The teammates might find it difficult in cooperating with each others as they are all from different position and targeting different area of achievement or handling different kind of tasks. It is hard to ask a defender s to work together with a attacker as their focus area or specialization are not the same and it is not suitable at all. (Murphy, 2006)
According to Kotter and Schlesinger (1979), there are four reasons why some people are resisting change. They are Parochial self-interest, misunderstanding, low tolerance to change, and different assessment of the situation.
The specialist from some of the position in NUFC might not want to change their working environment as some of them prefer security in work than taking any risks that might give them a promotion. Others might be more concern to their self-interest than the success of the company.
7.4 Working atmosphere
Additionally, the problem is that they work in a strong competitive atmosphere among all teams. Moreover, Torrington stated that, “in twenty-first century, teamwork is still used and introduced as a way of empowering employees and facilitating the development of their full potential in order to enhance organizational performance” (Hill, 2005, p576). Teams may be hard to create comprehensive opinions and ideas by working independently, and it is unhelpful for team member to enhance the effectiveness in match. Otherwise, although some of good humored “backchat” will improve the relationship among team members, some of them will weaken the cooperation of teams. This can lead to an inconsistent internal environment for all the teams during their work.
Moreover, another key problem is that the first team that Executive Director, Dennis Wise, who makes decision for the first team transfer policy. However, he does not have enough professional knowledge and experiences to manage all of them. For example, Kevin Keegan loses his enthusiasm for his job and gets confused by those improper decisions.
Besides, the second issue in this team is that staffs need a right qualification or require attending suitable courses to gain a qualification. While having a qualification can partly ensure that the staffs are suitable for a work, sometimes people who withhold a high standard qualification will still call for a better training. Actually, abundant of experience can substitute the qualification in certain area. Even a company should support their staffs to finish a necessary part-time degree courses, too much expenditure will raise the owner’s pressure.
Finally, the team has an ineffective method to get things done, to be more precise, this process will be time consuming, if all the things have to be approved by executive director, not only the work efficiency will be reduced, staff will also upset in that situation. So it is essential to improve the quality of executive director work and effectively take advantage of working resources.
8.1 Inducting your employees
Induction is a planned introduction to the company and to the job which aims to help a starter settle in as quickly as possible. The sooner employees feel they belong, the sooner they will be able to make a positive contribution to the business.
Although new staffs could get improvement from certain projects without a formal induction and a training program, they might work repetitively as being an individual part of a project. Moreover, their proficient is likely to be obstructed to develop comprehensively. As a result, their career perspective in this company may not be so bright even when the project has been completed.

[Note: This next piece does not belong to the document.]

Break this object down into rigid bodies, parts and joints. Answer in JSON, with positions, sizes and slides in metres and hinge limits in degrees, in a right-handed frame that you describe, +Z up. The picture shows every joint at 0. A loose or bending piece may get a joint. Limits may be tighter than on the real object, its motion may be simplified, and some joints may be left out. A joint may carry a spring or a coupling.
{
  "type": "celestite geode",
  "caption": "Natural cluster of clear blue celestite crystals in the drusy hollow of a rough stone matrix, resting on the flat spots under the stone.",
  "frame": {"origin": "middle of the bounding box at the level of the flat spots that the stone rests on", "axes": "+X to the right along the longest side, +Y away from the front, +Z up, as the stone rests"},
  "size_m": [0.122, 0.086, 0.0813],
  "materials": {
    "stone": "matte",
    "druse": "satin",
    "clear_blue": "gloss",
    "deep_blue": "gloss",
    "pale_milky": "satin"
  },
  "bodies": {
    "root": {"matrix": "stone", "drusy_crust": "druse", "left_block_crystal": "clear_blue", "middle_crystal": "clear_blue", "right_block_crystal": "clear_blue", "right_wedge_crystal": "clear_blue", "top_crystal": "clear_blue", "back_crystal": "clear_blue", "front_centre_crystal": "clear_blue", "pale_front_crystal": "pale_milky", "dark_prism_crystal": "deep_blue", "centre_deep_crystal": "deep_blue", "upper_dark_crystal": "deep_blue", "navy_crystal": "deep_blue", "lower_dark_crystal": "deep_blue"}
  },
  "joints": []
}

Although you have chosen the applicant who you believe will be the best for the job you cannot expect him or her to be fully effective from day one. The new employee will go through an anxious, although hopefully exciting period in which the job is learnt and the surrounding and people become familiar.
8.2 Team work
To have a team meeting, it is not a bad idea to solve the problem, at team meetings make sure that everyone has a chance to make their point and ask several questions. Maybe someone surprised how constructive it is, especially when someone start to bounce ideas off one another. Encourage them to participate in the decision-making. You will find that a team is greater then the sum of its parts
8.3 Boosting workforce diversity
If employers are genuinely interested in developing successful programs, they will need to change the culture of their organizations so that diversity is not just supported but valued. Managing diversity means managing cultural change, which is not just a simple program, but an initiative that will take many years. It requires incorporating diversity efforts into continuous improvement and TQM programs. A key requirement is accountability. Where behavior changes on the job are measured and rewarded when set diversity goals have been achieved. In effect, diversity initiatives become a standard way of doing business.

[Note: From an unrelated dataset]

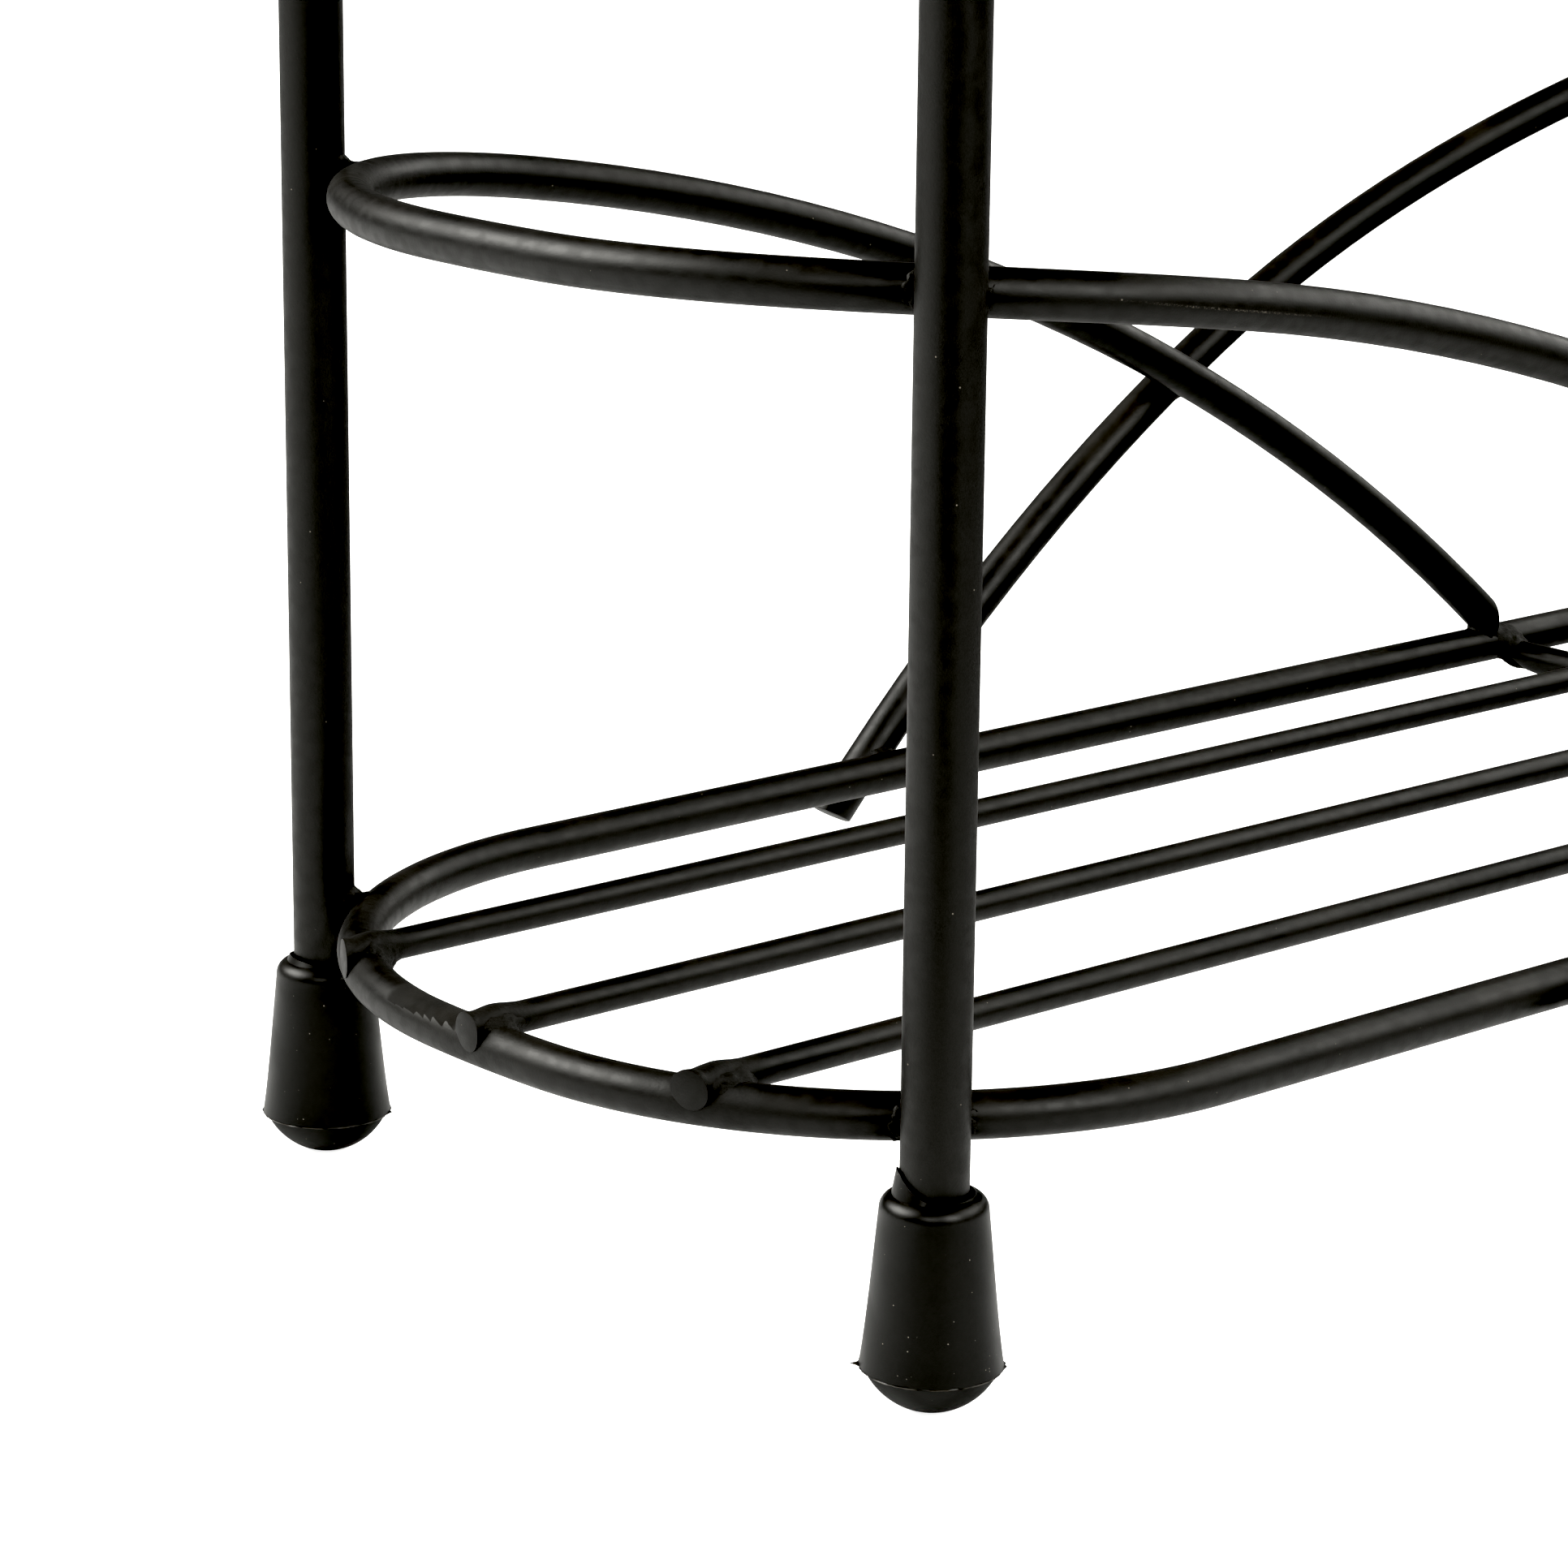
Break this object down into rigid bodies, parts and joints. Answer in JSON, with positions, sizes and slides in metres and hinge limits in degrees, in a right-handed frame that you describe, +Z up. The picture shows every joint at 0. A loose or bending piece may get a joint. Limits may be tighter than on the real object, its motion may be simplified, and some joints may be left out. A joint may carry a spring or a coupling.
{
  "type": "tiered wire spice rack",
  "caption": "Free-standing welded wire spice rack with tiered oval shelves, crossing arc guards, arched end frames and push-on rubber feet.",
  "frame": {"origin": "on the floor under the middle of the rack", "axes": "+Z up, +X along the rack towards its right end, -Y towards the front"},
  "size_m": [0.2692, 0.1106, 0.397],
  "materials": {
    "powder_coat": "satin black powder coat with a fine grain",
    "foot_rubber": "smooth moulded black rubber, slightly glossy"
  },
  "bodies": {
    "root": {"bottom_shelf_ring": "powder_coat", "bottom_front_slat": "powder_coat", "bottom_centre_slat": "powder_coat", "bottom_back_slat": "powder_coat", "bottom_crossbar": "powder_coat", "bottom_left_guard": "powder_coat", "bottom_right_guard": "powder_coat", "middle_shelf_ring": "powder_coat", "middle_front_slat": "powder_coat", "middle_centre_slat": "powder_coat", "middle_back_slat": "powder_coat", "middle_crossbar": "powder_coat", "middle_left_guard": "powder_coat", "middle_right_guard": "powder_coat", "top_shelf_ring": "powder_coat", "top_front_slat": "powder_coat", "top_centre_slat": "powder_coat", "top_back_slat": "powder_coat", "top_crossbar": "powder_coat", "top_left_guard": "powder_coat", "top_right_guard": "powder_coat", "left_end_frame": "powder_coat", "right_end_frame": "powder_coat", "left_front_foot": "foot_rubber", "left_back_foot": "foot_rubber", "right_front_foot": "foot_rubber", "right_back_foot": "foot_rubber"}
  },
  "joints": []
}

In average, women are considered to be charier than men. It’s feasible to combine men’s logo and women’s sensibility for analyzing and handling problems better. Similarly, different races’ backgrounds may contribute more advantages for a group. This association could bring new ideas for the company’s working environment. It also implies that a multi-combined group will pay more motivation and passion than a single race in their work. Therefore, it will win a more effective management by organizing different genders and races. Offering more internal promoted opportunities for female and other races will definitely encourage them for hard working, which enables a full support for organization to develop.
Firms can provide mentoring opportunities. Mentoring may be formal or informal. Informally, senior players may voluntarily help less experienced youth. For instance, by giving them some advices, then the productivity would be increase, and the time management is better than before.

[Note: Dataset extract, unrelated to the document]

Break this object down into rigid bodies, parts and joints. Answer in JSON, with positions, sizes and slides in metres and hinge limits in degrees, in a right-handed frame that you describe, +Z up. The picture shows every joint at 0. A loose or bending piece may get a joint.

To overcome the communication problems, the management has to indicate the people involved or who have caused the communication problem in the first place. Doing so allows you to uncover the depth, nature and roots of the communication problem for that particular group of people.
If the problems are serious or other reasons are causing it, a third party could act like a neutral negotiator as they could understand the problem deeper when the problems are between the insiders. They could be fair in judgement and calm the group down and settle the problem. (Murphy, 2007)
To deal with resistance to change, education and communication would be a good way as the employees are having improper information or lack of information. Educating or give away talks to the employees help to show them the benefits for both parties as well as the effects. NUFC could also negotiate to give incentives or sign an agreement with the employee to let them feel secure although changing their working environment. (Kotter and Schlesinger, 1979).
When putting money into the club, there was the potential for a number of decent signings that could strengthen the depth of squad and push them up the Premier League. Unfortunately, Sam Allardyce is not an ambitious manager that we can see the Bolton style in Newcastle. Hence, instead of investing in creative and gifted players, he went for the big, tough players who love to foul, like Joey Barton who had a prison sentence pending is beyond me.
Undoubtedly, Newcastle fans could not appreciate his approach, and they slowly drifted down the table, so Mike Ashley employed Dennis Wise to make some better signings. Of course, this could make no immediate difference to the club’s fortunes,
Moreover, Ashley had lost the faith of the fans, and this mood was transferred to the players, who ended up sliding down the table. But no matter how much Mike Ashley endeavored, it was clear that the players didn’t believe in their ability.
Furthermore, Alan Shearer was appointed to give the side a lift. Shearer is a hero, we all know this. But as much of a lift as Shearer can give the players, he cannot make bad players become good overnight, a fact shown when Coloccini made his huge error of the season in a loss to Chelsea.
As explained earlier. I have no doubts that Alan Shearer will make a fine manager in the future, but asking him to turn an average set of players into a winning side is near-on impossible.